1.3 Definition of labour productivity Labour productivity can be defined as a measurement of economics growth of a country. It also measures the amount of the goods and services that produced by one hour of labour. To become more specifically, labour productivity is measures the amount of real gross domestic product (GDP) that produced by an hour of labour. The grown of the labour productivity is depends on three main factors, which are investment and saving in physical capital, new technology and also the human capital.
For example, suppose the real GDP of an economy is $10 trillion and the aggregate hours of labour in the country was 300 billion. Therefore, the labour productivity would be $10 trillion that divided by 300 billion, then equaling about $33 per labour hour. The growth in this labour productivity can usually be interpreted as improvements and rising a standard of living in the country.
Besides that, the labour productivity is a particular important in the economic and statistical analysis of a country. It is a revealing indicator of some economic indicators as it offers a dynamic measure of economic growth, competitiveness and standard of living within an economy. The measurement of labour productivity can help to explain the principle economic foundations that are necessary for both economic growth and social development.
In the labour productivity, the ratio used to calculate is to provide a measure of the efficiency with which inputs are used in an economy to produce goods and services. The labour productivity is equal to the ratio between a volume measure of output and a measure of input use.
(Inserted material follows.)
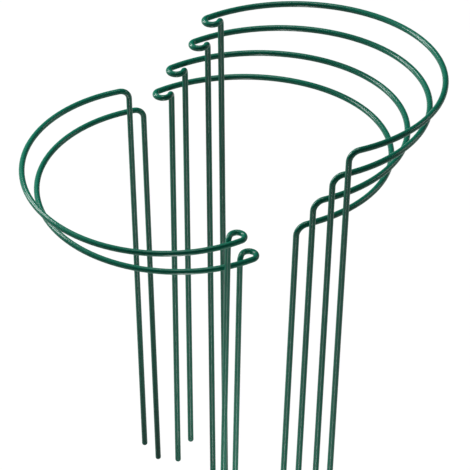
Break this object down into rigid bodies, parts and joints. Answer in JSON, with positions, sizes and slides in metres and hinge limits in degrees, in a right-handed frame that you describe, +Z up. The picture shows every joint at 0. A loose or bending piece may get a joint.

Labour productivity = volume measure of output/ measure of input use
Based on the equation above, the volume measure of output is reflects the goods and services that produced by the workforce. This volume measure of output is the numerator of the ratio of labour productivity, which measured either by GDP or gross value added (GVA). At the same time, the measure of input use is reflects the time, effort and skills of the workforce. And it is a denominator of the ratio of labour productivity and also most important factors that influences the measure of labour productivity.